Ettienne Reinecke, group CTO at Dimension Data, says the application of game-changing technologies is becoming more pervasive, and their adoption is growing steadily. "In the next five years, they'll be firmly embedded in many of the core processes and technologies we use," he notes.

Compelling outcomes

Last year, Dimension Data predicted that AI, machine learning, robotics, and virtual and augmented reality would start to converge to deliver compelling outcomes.

"Over the past year, we've seen this trend coming to fruition, and I expect it to accelerate. One reason for this is an improved understanding of how and where to use such technologies. And, of course, we're also seeing growth in the number of skilled people who know how to leverage them," says Reinecke.

According to him, there's been a massive amount of investment in blockchain over the past 12 months. He notes that in the financial and capital markets, blockchain-based platforms are rapidly starting to dominate.

"We're now starting to see this extend to additional settlement areas such as equity trading. There's also been a proliferation of blockchain-based smart contract platforms across multiple vertical segments, both in the private and public sectors."

Reinecke points out that today, almost every company has access to large volumes of data, adding that current business models will be re-engineered by the value of the data that's generated by existing activities.

"The value of the data will supersede the value of traditional revenue activities, an interesting concept in its own right."

Computing power

For Byron Clatterbuck, CEO at Seacom, as the cloud becomes the major basis of computing power and digital services, data centres, which support these capabilities, and store-related information, are moving closer to the edge, namely their users.

In a South African context, this shift reflected in the arrival of Azure Data Centres in Cape Town and Johannesburg during the tail-end of 2018, with Amazon's AWS following hot on their heels.

A positive sign, Clatterbuck says, this change indicates international acknowledgement of SA's (and Africa's) economic potential.

"ICT players have a key role to play, helping to advise on the location of the mushrooming new vendor-neutral centres so that locations of computing power are diversified and optimised for high-priority economic sectors. This is a break from the previous situation, where a couple of larger, highly centralised and resource-intensive data centres were the norm."

According to Clatterbuck, 2019 looks like it's going to be more about the acceleration of existing ICT and digital economy trends than the emergence of brand new technologies.

"This said, one of the most notable changes worldwide is the transplanting of processing power from desktops and devices to the cloud. Moving forward, expect our screens to act more like terminals, while edge data centres are where the actual computing takes place."

Jeff Clarke, vice-chairman for products and operations at Dell, says virtual assistants continue to be pervasive in consumer technology: smart home technologies, 'things' and connected cars, learning users' preferences and proactively serving up content and information based on previous interactions.

"We'll see this machine intelligence merge with augmented and virtual reality in the home to create truly immersive experiences - like a virtual sous chef that can help you whip up an easy meal for the family.
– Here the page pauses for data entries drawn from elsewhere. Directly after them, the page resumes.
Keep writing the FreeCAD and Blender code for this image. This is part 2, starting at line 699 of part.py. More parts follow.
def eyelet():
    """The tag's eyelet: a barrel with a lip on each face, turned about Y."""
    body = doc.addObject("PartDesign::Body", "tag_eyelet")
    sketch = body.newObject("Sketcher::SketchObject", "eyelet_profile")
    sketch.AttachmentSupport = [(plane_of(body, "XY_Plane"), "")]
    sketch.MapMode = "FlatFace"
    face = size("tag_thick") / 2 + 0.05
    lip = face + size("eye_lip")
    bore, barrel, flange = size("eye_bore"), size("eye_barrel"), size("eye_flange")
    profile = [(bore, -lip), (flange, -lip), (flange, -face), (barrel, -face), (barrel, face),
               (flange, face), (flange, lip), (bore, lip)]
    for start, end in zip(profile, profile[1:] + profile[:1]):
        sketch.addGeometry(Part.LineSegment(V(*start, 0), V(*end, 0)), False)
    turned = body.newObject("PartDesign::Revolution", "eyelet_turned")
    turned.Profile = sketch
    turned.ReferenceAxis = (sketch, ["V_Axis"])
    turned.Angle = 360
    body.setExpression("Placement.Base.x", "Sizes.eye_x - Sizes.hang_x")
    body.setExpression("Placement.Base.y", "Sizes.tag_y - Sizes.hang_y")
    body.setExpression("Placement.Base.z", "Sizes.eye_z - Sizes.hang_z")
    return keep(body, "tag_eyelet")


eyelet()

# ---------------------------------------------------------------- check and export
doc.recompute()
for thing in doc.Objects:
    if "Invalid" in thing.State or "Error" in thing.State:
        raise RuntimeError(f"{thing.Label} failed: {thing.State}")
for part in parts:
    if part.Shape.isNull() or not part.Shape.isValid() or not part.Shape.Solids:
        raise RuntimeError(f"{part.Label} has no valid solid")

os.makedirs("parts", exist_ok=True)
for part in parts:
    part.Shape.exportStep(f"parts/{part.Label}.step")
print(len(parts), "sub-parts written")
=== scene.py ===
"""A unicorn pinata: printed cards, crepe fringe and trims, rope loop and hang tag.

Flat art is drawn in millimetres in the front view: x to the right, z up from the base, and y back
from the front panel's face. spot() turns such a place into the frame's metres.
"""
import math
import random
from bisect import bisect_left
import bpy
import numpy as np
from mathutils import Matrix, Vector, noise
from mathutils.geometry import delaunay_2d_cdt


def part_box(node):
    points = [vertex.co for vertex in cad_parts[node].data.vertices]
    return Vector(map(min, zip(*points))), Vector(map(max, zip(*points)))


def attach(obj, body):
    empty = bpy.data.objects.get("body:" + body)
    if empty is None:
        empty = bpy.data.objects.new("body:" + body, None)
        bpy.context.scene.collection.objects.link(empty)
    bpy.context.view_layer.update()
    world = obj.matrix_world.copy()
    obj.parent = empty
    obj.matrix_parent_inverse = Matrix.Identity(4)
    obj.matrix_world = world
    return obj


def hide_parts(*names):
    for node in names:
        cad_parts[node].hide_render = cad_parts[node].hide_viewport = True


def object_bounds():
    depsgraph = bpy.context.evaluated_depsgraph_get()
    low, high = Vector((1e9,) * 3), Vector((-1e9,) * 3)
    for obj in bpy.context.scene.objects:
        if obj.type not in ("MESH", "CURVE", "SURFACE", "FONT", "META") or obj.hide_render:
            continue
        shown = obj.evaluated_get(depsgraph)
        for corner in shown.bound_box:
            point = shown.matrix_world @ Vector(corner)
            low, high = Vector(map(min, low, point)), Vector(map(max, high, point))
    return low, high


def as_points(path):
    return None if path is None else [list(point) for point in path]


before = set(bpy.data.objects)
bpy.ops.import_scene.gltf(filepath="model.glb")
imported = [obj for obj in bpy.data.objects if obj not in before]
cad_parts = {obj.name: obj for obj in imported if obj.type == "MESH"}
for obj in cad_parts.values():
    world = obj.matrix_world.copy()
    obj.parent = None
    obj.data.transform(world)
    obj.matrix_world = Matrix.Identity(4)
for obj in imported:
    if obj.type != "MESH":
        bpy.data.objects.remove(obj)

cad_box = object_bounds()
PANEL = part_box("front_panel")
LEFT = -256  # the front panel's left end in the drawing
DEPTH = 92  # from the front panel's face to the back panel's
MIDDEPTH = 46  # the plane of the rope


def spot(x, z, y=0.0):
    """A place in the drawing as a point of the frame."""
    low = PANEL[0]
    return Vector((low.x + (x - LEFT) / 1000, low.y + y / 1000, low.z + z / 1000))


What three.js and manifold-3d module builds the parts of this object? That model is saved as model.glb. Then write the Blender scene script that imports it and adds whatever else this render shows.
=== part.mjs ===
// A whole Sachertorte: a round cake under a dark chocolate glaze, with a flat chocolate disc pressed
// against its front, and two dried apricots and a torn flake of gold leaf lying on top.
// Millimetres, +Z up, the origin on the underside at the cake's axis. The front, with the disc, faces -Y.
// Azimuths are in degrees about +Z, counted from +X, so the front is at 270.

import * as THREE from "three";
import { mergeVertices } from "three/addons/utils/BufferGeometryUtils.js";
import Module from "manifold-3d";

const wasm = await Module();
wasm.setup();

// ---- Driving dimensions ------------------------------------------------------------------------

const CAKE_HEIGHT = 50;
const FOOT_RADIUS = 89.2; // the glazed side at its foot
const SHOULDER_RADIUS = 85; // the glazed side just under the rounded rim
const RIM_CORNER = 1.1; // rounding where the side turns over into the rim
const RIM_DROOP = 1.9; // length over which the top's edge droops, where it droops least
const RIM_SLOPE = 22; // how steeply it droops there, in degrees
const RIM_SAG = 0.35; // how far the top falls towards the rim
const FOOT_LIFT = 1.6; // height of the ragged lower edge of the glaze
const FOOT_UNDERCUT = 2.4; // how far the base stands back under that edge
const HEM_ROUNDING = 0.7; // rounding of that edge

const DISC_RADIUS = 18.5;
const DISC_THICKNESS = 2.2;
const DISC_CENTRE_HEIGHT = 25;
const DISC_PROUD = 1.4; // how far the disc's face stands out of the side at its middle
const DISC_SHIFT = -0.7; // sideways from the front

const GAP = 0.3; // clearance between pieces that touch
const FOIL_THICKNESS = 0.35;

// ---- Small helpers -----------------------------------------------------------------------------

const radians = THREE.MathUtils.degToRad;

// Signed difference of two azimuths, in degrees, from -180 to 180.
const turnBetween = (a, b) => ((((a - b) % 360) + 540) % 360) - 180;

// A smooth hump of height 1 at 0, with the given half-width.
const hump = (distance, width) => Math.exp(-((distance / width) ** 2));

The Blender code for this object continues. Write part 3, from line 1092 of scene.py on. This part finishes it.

"And, you'll be more connected to your personal health, with even more intelligent wellness tracking devices that can capture more information about the body, like heart rate variability, sleep patterns and more, that you can easily share with healthcare providers for better care," says Clarke.

Immersive intelligence

He believes immersive intelligence will also follow us to work. "Our PCs and devices we use every day will continue to learn from our habits and proactively boot up with the right apps and services at the right time."

According to Clarke, advances in natural language processing and voice technologies will create a more productive dialogue with machines, while automation and robotics will create faster, more fluid collaboration with technology to get more done.

He believes the first 5G devices are slated to hit the market sometime next year, with the much-anticipated next-generation network that promises to completely change the data game in terms of speed and accessibility.

"Low-latency, high-bandwidth networks mean more connected things, cars and systems, and a boat load of AI, machine learning and compute happening at the edge, because that's where all the data will be generated.